When I add/change an event on the iMac, I then start again by erasing Calendar in iCloud so it won’t copy its contents on to the iMac thus giving me duplicates.

Don’t do that—I guarantee you’ll regret it.


You’ve gotten things in a tizzy, so the goal is to clean out the iCloud side of things, sync to iCloud with the primary device that has good data and confirm that. Don’t let anything else into the mix until you’re sure that’s working fine. Then, from the iPhone, erase everything local. Make sure there are no calendar events or contacts anywhere in evidence. Then turn on iCloud syncing and let it bring data down. Confirm that works too, in both directions, with changes from the Mac being reflected on the iPhone and changes on the iPhone being reflected on the Mac. Only then do you repeat the process with each subsequent device, clearing it out and turning on iCloud syncing once that’s done.
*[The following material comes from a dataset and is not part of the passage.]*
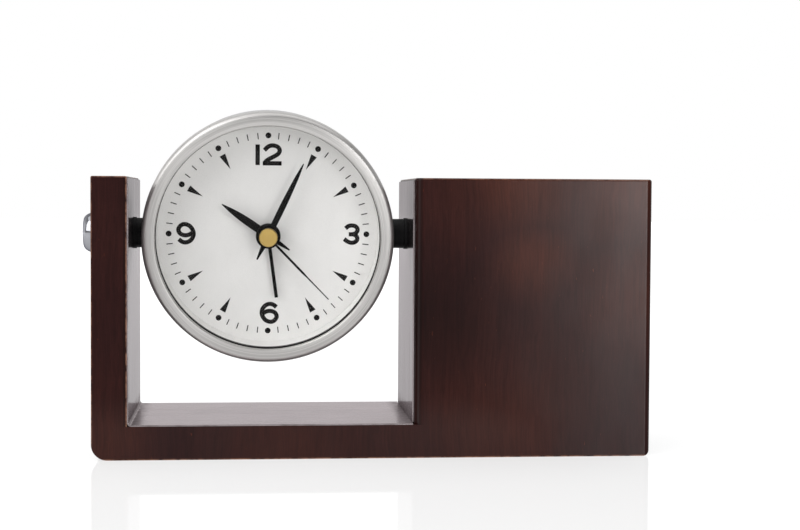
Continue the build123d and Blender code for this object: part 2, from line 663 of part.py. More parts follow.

Once it’s all set up, don’t delete or disable anything in regular usage.

Frankly, I also strongly recommend not connecting the iOS devices to the Mac via USB for anything. Alongside all the issues that people are complaining about here, mixing local and Internet syncing and backup is a recipe for problems. I have long recommended picking one and sticking with it, and I personally haven’t used USB syncing in years because iCloud syncing was faster and easier.